If you want to do lots of different bottles, use say half a teaspoon of sugar with 12gm of cordial, etc.



Or just get diet cordial. As it doesnt have sugar, it wont add to the fiz. So use sugar as usual.


Cheers
Al


----------



## A3k (24/4/09)

Actually, the diet cordial will add artificial sweetness to the beer. Worth a try I guess, but probably dont just use it.


----------



## Neill (24/4/09)

that's a good idea about the diet cordial actually. i'll have a look at some various types in the shops next time and see what i can get. i guess you could work it out from the % of sugar hey. i wonder if it will taste any good though.


----------



## Fourstar (24/4/09)

Neill said:


> i wonder if it will taste any good though.



Mmmmmm Phenylalanine.... :icon_vomit:


----------



## manticle (24/4/09)

Not that I want to knock anyone's ideas for experimentation but couldn't you get a better raspberry flavour using raspberries at some point of fermentation?

Try a kg of frozen raspberries in primary or something? I reckon cordial will just taste artificial. Have a glass of beer with some raspberry cordial in it and see what you think.

Aren't there some brewers of raspberry hefeweizens on here? maybe check out their recipes.


----------



## bum (24/4/09)

I think most guys who do this rack onto the raspberries. I remember reading that putting them in primary strips the fruit flavours.

Sorry if I've got this arse about.


----------



## buttersd70 (24/4/09)

manticle said:


> Have a glass of beer with some raspberry cordial in it and see what you think.



Most sensible suggestion I've heard in a long time....

Always remember that mixing (in this case with the cordial), is always an option to test a concept. Like putting a hop pelet in a bottle of bland mega something, recapping and leaving for a week, then tasting, to get an idea of the flavour....similar things can be done with so many different ingredients, to get an idea of what kind of flavours it will impart.


----------



## Bribie G (24/4/09)

Slightly off topic, I have brewed a beer so lacking in malt characteristics and so low in any hop aroma or flavour that I swear I have replicated Toohey's Extra Dry. 

I bottled the whole lot in Bavaria 660s so I'm currently drinking through it by chilling it to just frozen, tipping out a little bit then putting a shot of Bickfords Lime Juice Cordial down the neck and swigging the beer Corona Style straight from the bottle.
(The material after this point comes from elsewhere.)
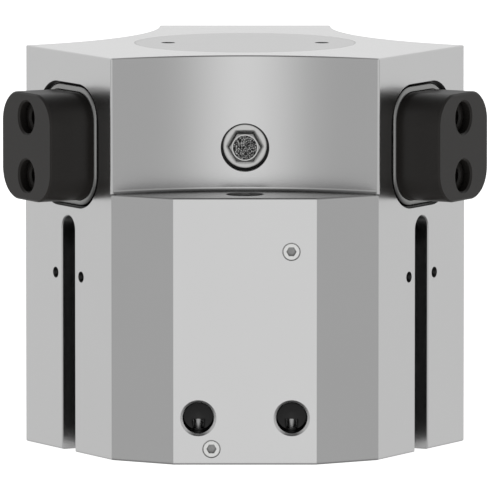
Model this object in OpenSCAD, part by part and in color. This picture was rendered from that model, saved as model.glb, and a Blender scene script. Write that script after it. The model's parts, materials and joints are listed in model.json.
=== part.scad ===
// Sealed three-jaw parallel gripper, 63 mm piston, 10 mm stroke per jaw.
// Origin on the jaw-circle axis at the base face, +Z up, ports and vent towards -Y.
// Jaws point along 90, 210 and 330 degrees and are drawn fully open.

/* [Housing] */
// Height of the housing
body_h = 113.5; // [108:0.5:130]
// Distance of each jaw face from the axis
jaw_face_r = 57.7; // [56:0.1:60]
// Width of each jaw face
jaw_face_w = 49.8; // [46:0.1:54]
// Distance of the port face from the axis
front_face_r = 60.5; // [59:0.1:63]
// Width of the port face
front_face_w = 40.2; // [36:0.1:44]
// Height of the mounting ledges
ledge_z = 75.2; // [70:0.1:80]
// Radius of the concave reliefs above the ledges
relief_r = 74; // [70:0.5:78]
// Distance of each relief's axis from the gripper axis
relief_axis_r = 114.2; // [112:0.1:118]
// Rounding of the outer edges
edge_r = 0.6; // [0.3:0.1:1]
// Fillet between a relief wall and its ledge
ledge_fillet = 1.1; // [0.5:0.1:2]

/* [Jaws] */
// Stroke of each jaw
jaw_stroke = 10; // [4:0.5:10]
// Width of a jaw
jaw_w = 28.4; // [24:0.2:29]
// Height of a jaw
jaw_h = 30.5; // [28:0.1:30.8]
// Corner radius of a jaw's section
jaw_corner_r = 8.7; // [6:0.1:10]
// Height of the jaw axis above the base
jaw_z = 87.2; // [86.8:0.1:88]
// Distance of the jaw tips from the axis, fully open
jaw_tip_r = 71.2; // [70:0.1:76]
// Distance between the two fastening holes of a jaw
jaw_hole_pitch = 16.5; // [14:0.1:18]
// Side of the square recess around a jaw
recess_w = 35.3; // [35.2:0.1:38]
// Corner radius of that recess
recess_corner_r = 11.5; // [11:0.1:14]
// Depth of that recess
recess_d = 1.4; // [0.8:0.1:2]
// Running gap between a jaw and its guide bush
jaw_gap = 0.05; // [0.03:0.01:0.1]

/* [Drive] */
// Cylinder bore diameter
bore_d = 63; // [63]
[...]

Bloody refreshing although lager n lime is really what you buy for your lass down the snug hey Butters :lol: 





Might give it a whirl with Raspberry  

Is there a 'cocktail quality' gourmet raspberry available, as opposed to Cottees kids variety?


----------



## Steve (24/4/09)

Ive also had lager n lime, lager n black (blackcurrent). Neill if you want an idea of the flavours the easiest and quickest way is to just buy some cordial and put a dash in your glass.
Cheers
Steve


----------



## chappo1970 (24/4/09)

I say have a go and experiment with it. FFS you only live once. It's only a few of bottles right? Your keeping the rest for session's so I see no harm what so ever experimenting on a few good marines with raspberry cordial. Agree with all about being wary of bottle bombs. And +1 for a shot of cordial in a beer. I would be interested in the results.

Cheers

Chappo

(Surprised PoMo hasn't seen this one yet he loves putting all sorts of weird stuff in his beers!) h34r:


----------



## Pollux (24/4/09)

I wonder what the preservatives would do to the yeasties??

I know this came up somewhere else once where we were discussing make alcohol sarsaparilla using cordial, it was declared to not work.


----------



## Neill (26/4/09)

OK i'm definately going to give it a try i think. I'll let you know the results. Will try 3-5 stubbies with various quantities of cordial and see what happens. 

FWIW as a young lad i went a pub in carindale once or twice who served these things called "snake bites". it was a schooner half full of beer, half full of strongbow cider with a dash of raspberry cordial through the top as well. They were tasty and allowed extreme rates of panty-dropping to become possible with the ladies.


----------